--- Begin Records to process ---
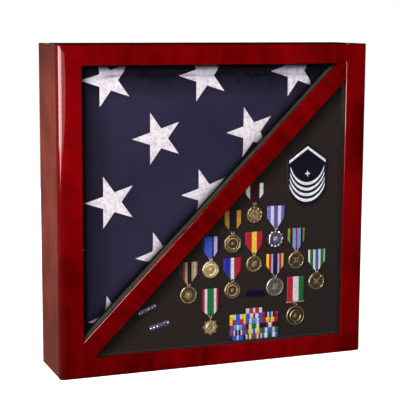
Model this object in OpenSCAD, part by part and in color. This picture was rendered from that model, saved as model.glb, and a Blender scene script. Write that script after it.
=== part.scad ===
// Folded flag display case: a square hardwood case with a diagonal bar.
// The upper-left triangle holds a folded flag, the lower-right one a board of medals.
// Origin: middle of the base. +X right, +Y to the back, +Z up. Depths are counted
// from the front plane of the face frame.

/* [Case] */
// Overall width
case_w = 560; // [550:1:575]
// Overall height
case_h = 556; // [546:1:571]
// Depth from the face frame to the rear edge of the boards
case_d = 126; // [126:1:140]
// Thickness of the four case boards
board_t = 18; // [17:0.5:19]
// Thickness of the diagonal divider board
divider_t = 12; // [10:0.5:14]
// Width of the rear rebate that takes the door
rebate_w = 6; // [5:0.5:6]
// Radius of the outer front arrises
arris_r = 3; // [1:0.5:4]

/* [Face frame] */
// Width of each stile
stile_w = 40; // [38:0.5:44]
// Height of the top and bottom rails
rail_h = 34.5; // [33:0.5:38]
// Width of the diagonal bar
bar_w = 32.5; // [30:0.5:36]
// Thickness of the face frame
frame_t = 16; // [14:0.5:17]
// Thickness of the lip in front of the glass
lip_t = 6; // [4:0.5:7]
// How far the lip covers the glass
glass_lap = 5; // [4:0.5:6]
// Thickness of the glass
glass_t = 3; // [2:0.5:3]

/* [Contents] */
// Depth of the medal felt behind the front plane
felt_depth = 22; // [20:0.5:24]
// Depth of the foremost face of the folded flag
flag_depth = 11.5; // [10.5:0.5:14]
// Depth of the rear face of the folded flag
flag_back = 90; // [80:1:92]
// Width of a full-size medal ribbon
ribbon_w = 33; // [30:0.5:35]
// Width of one bar of the ribbon rack
rack_bar_w = 31; // [28:0.5:32]
// Height of one bar of the ribbon rack
rack_bar_h = 9.4; // [8:0.1:9.5]

/* [Rear door and hardware] */
// Thickness of the rear door
door_t = 6; // [5:0.5:6]
// Gap round the rear door
door_gap = 1.2; // [1.2:0.1:1.6]
// Length of each butt hinge
hinge_l = 50; // [40:1:60]
// Distance of each hinge from the middle
hinge_x = 170; // [120:5:190]
// Height of the hanging rings' pivots
hanger_z = 430; // [380:5:460]

/* [Hidden] */
$fn = 48;

wood = [0.42, 0.03, 0.03];
black = [0.09, 0.08, 0.08];
brass = [0.78, 0.62, 0.30];
steel = [0.72, 0.72, 0.74];

front_y = -case_d / 2;
rear_y = case_d / 2;
side_x = case_w / 2;
diag_a = atan2(case_h, case_w);
// Edges of the face frame's opening
open_x = side_x - stile_w;
open_b = rail_h;
open_t = case_h - rail_h;
pocket_gap = 1;
pocket = glass_lap + pocket_gap;
// Inside faces of the boards
in_x = side_x - board_t;
in_b = board_t;
in_t = case_h - board_t;
clear = 0.5;
felt_t = 1;
medal_board_t = 4;
retainer_w = 8;
retainer_d = 10;
retainer_depth = felt_depth + felt_t + medal_board_t;
liner_back = 24;
liner_set = 0.5;
// Rear door, flush with the rear edges of the boards
rim = board_t - rebate_w;
door_depth = case_d - door_t;
shoulder_depth = door_depth - 0.3;
door_x = side_x - rim - door_gap;
door_b = rim + door_gap;
door_top = case_h - rim - door_gap;
// Hinges: leaves on the rear plane, pin axis along X
leaf_t = 1.2;
knuckle_r = 2.2;
hinge_r = 1;
hinge_y = rear_y + 2.4;
hinge_z = rim + door_gap / 2;
knuckles = 5;
knuckle_l = hinge_l / knuckles;
running = 0.05;
// Magnetic catches under the top board
catch_x = [-180, 160];
block = [40, 15.6, 12];
magnet_r = 4;
magnet_t = 3;
strike_r = 5;
strike_t = 1.1;
// Hanging rings on the rear edges of the sides
hanger_x = side_x - rim / 2;
ring_wire = 0.8;
loop_r = 1.65;
ring_y = rear_y + loop_r;
ring_half = 4.7;
ring_leg = 6.5;
strap_w = 6.5;
strap_t = 1.6;
strap_l = 24;
hanger_screw_z = hanger_z + 17;
bumper_r = 4.5;
bumper_t = 5;
// Medals: columns step out from the peak of a chevron, [column, top height, ribbon height]
peak_x = 76;
column_step = 41;
medals = [
    [0, 314, 32], [-1, 268, 36], [1, 272, 36], [-2, 224, 36], [0, 228, 36], [2, 230, 36],
    [-3, 182, 36], [-1, 184, 36], [1, 186, 36], [3, 189, 36], [-2, 132, 46], [2, 142, 44.4]
];
// Bar under the last ribbon
bar_medal = 11;
clasp_bar_h = 2.6;
clasp_bar_w = 35;
ribbon_t = 2.4;
pendant_t = 2.4;
pendant_depth = felt_depth - 3.4;
lug_r = 1.6;
link_r = 2.6;
link_wire = 0.5;
disc_medals = [3, 4, 5, 6, 7, 8, 9, 11];
disc_radii = [15, 14.3, 15, 15, 14.6, 16.5, 15.3, 17.5];
patch_x = 177.5;
patch_z = 326;
patch_half_w = 40;
patch_half_h = 57;
rack_x = 77;
rack_z = 34.8;
rack_columns = 3;
rack_rows = 5;

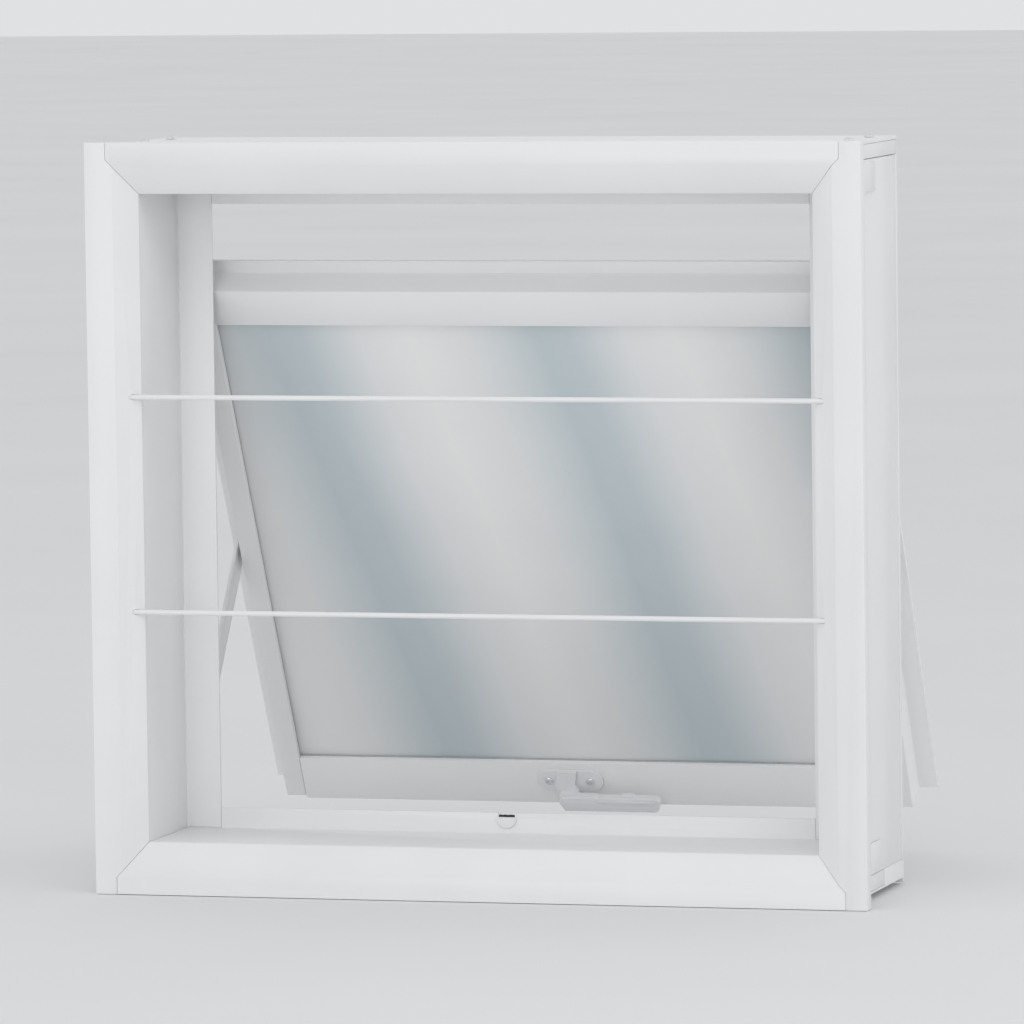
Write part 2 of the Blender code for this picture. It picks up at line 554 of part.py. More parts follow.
--- End Records to process ---
Exercise requirements:
Quote each line of the data above exactly as written.

Expected output:
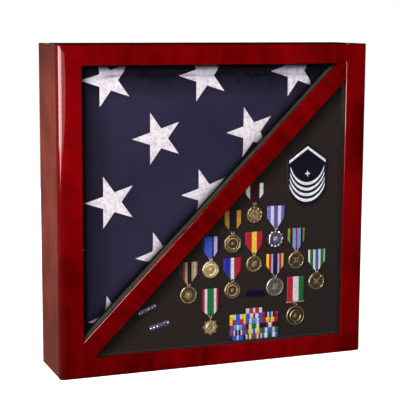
Model this object in OpenSCAD, part by part and in color. This picture was rendered from that model, saved as model.glb, and a Blender scene script. Write that script after it.
=== part.scad ===
// Folded flag display case: a square hardwood case with a diagonal bar.
// The upper-left triangle holds a folded flag, the lower-right one a board of medals.
// Origin: middle of the base. +X right, +Y to the back, +Z up. Depths are counted
// from the front plane of the face frame.

/* [Case] */
// Overall width
case_w = 560; // [550:1:575]
// Overall height
case_h = 556; // [546:1:571]
// Depth from the face frame to the rear edge of the boards
case_d = 126; // [126:1:140]
// Thickness of the four case boards
board_t = 18; // [17:0.5:19]
// Thickness of the diagonal divider board
divider_t = 12; // [10:0.5:14]
// Width of the rear rebate that takes the door
rebate_w = 6; // [5:0.5:6]
// Radius of the outer front arrises
arris_r = 3; // [1:0.5:4]

/* [Face frame] */
// Width of each stile
stile_w = 40; // [38:0.5:44]
// Height of the top and bottom rails
rail_h = 34.5; // [33:0.5:38]
// Width of the diagonal bar
bar_w = 32.5; // [30:0.5:36]
// Thickness of the face frame
frame_t = 16; // [14:0.5:17]
// Thickness of the lip in front of the glass
lip_t = 6; // [4:0.5:7]
// How far the lip covers the glass
glass_lap = 5; // [4:0.5:6]
// Thickness of the glass
glass_t = 3; // [2:0.5:3]

/* [Contents] */
// Depth of the medal felt behind the front plane
felt_depth = 22; // [20:0.5:24]
// Depth of the foremost face of the folded flag
flag_depth = 11.5; // [10.5:0.5:14]
// Depth of the rear face of the folded flag
flag_back = 90; // [80:1:92]
// Width of a full-size medal ribbon
ribbon_w = 33; // [30:0.5:35]
// Width of one bar of the ribbon rack
rack_bar_w = 31; // [28:0.5:32]
// Height of one bar of the ribbon rack
rack_bar_h = 9.4; // [8:0.1:9.5]

/* [Rear door and hardware] */
// Thickness of the rear door
door_t = 6; // [5:0.5:6]
// Gap round the rear door
door_gap = 1.2; // [1.2:0.1:1.6]
// Length of each butt hinge
hinge_l = 50; // [40:1:60]
// Distance of each hinge from the middle
hinge_x = 170; // [120:5:190]
// Height of the hanging rings' pivots
hanger_z = 430; // [380:5:460]

/* [Hidden] */
$fn = 48;

wood = [0.42, 0.03, 0.03];
black = [0.09, 0.08, 0.08];
brass = [0.78, 0.62, 0.30];
steel = [0.72, 0.72, 0.74];

front_y = -case_d / 2;
rear_y = case_d / 2;
side_x = case_w / 2;
diag_a = atan2(case_h, case_w);
// Edges of the face frame's opening
open_x = side_x - stile_w;
open_b = rail_h;
open_t = case_h - rail_h;
pocket_gap = 1;
pocket = glass_lap + pocket_gap;
// Inside faces of the boards
in_x = side_x - board_t;
in_b = board_t;
in_t = case_h - board_t;
clear = 0.5;
felt_t = 1;
medal_board_t = 4;
retainer_w = 8;
retainer_d = 10;
retainer_depth = felt_depth + felt_t + medal_board_t;
liner_back = 24;
liner_set = 0.5;
// Rear door, flush with the rear edges of the boards
rim = board_t - rebate_w;
door_depth = case_d - door_t;
shoulder_depth = door_depth - 0.3;
door_x = side_x - rim - door_gap;
door_b = rim + door_gap;
door_top = case_h - rim - door_gap;
// Hinges: leaves on the rear plane, pin axis along X
leaf_t = 1.2;
knuckle_r = 2.2;
hinge_r = 1;
hinge_y = rear_y + 2.4;
hinge_z = rim + door_gap / 2;
knuckles = 5;
knuckle_l = hinge_l / knuckles;
running = 0.05;
// Magnetic catches under the top board
catch_x = [-180, 160];
block = [40, 15.6, 12];
magnet_r = 4;
magnet_t = 3;
strike_r = 5;
strike_t = 1.1;
// Hanging rings on the rear edges of the sides
hanger_x = side_x - rim / 2;
ring_wire = 0.8;
loop_r = 1.65;
ring_y = rear_y + loop_r;
ring_half = 4.7;
ring_leg = 6.5;
strap_w = 6.5;
strap_t = 1.6;
strap_l = 24;
hanger_screw_z = hanger_z + 17;
bumper_r = 4.5;
bumper_t = 5;
// Medals: columns step out from the peak of a chevron, [column, top height, ribbon height]
peak_x = 76;
column_step = 41;
medals = [
    [0, 314, 32], [-1, 268, 36], [1, 272, 36], [-2, 224, 36], [0, 228, 36], [2, 230, 36],
    [-3, 182, 36], [-1, 184, 36], [1, 186, 36], [3, 189, 36], [-2, 132, 46], [2, 142, 44.4]
];
// Bar under the last ribbon
bar_medal = 11;
clasp_bar_h = 2.6;
clasp_bar_w = 35;
ribbon_t = 2.4;
pendant_t = 2.4;
pendant_depth = felt_depth - 3.4;
lug_r = 1.6;
link_r = 2.6;
link_wire = 0.5;
disc_medals = [3, 4, 5, 6, 7, 8, 9, 11];
disc_radii = [15, 14.3, 15, 15, 14.6, 16.5, 15.3, 17.5];
patch_x = 177.5;
patch_z = 326;
patch_half_w = 40;
patch_half_h = 57;
rack_x = 77;
rack_z = 34.8;
rack_columns = 3;
rack_rows = 5;

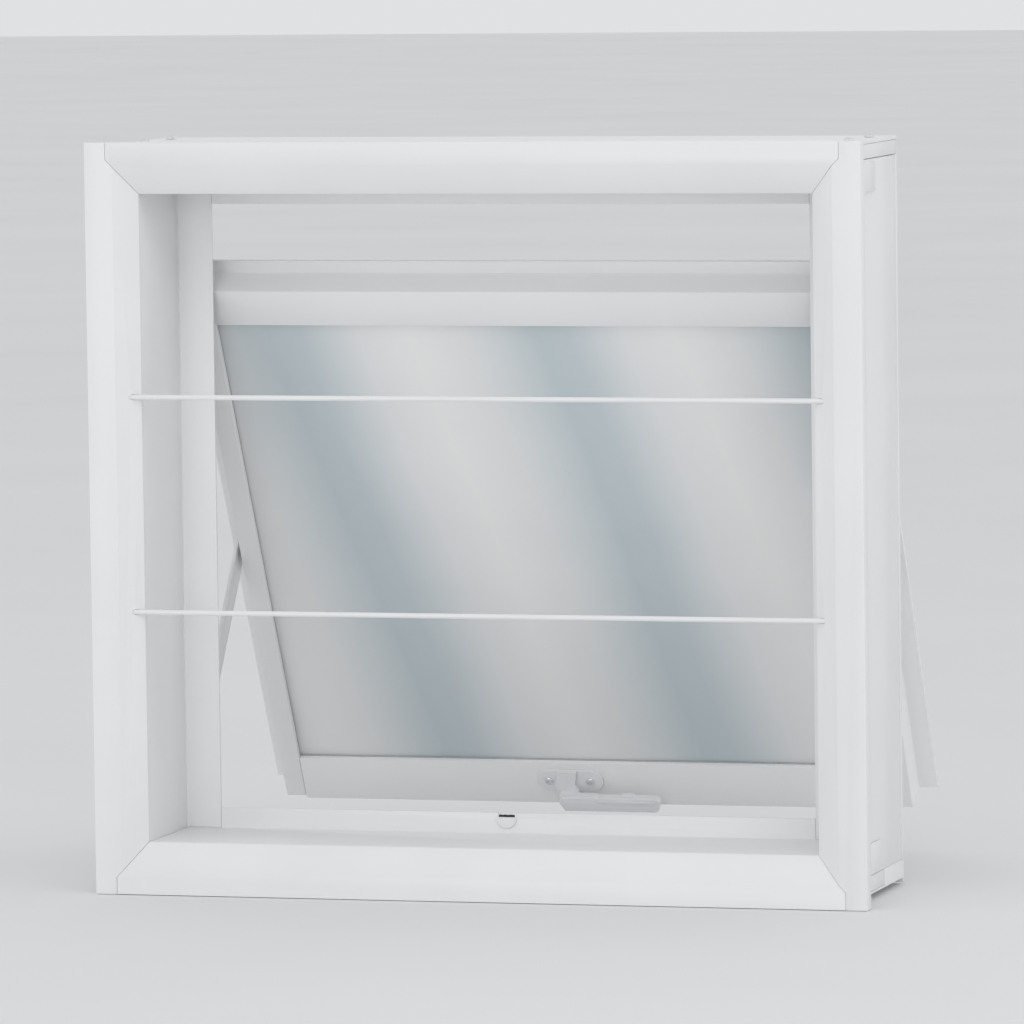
Write part 2 of the Blender code for this picture. It picks up at line 554 of part.py. More parts follow.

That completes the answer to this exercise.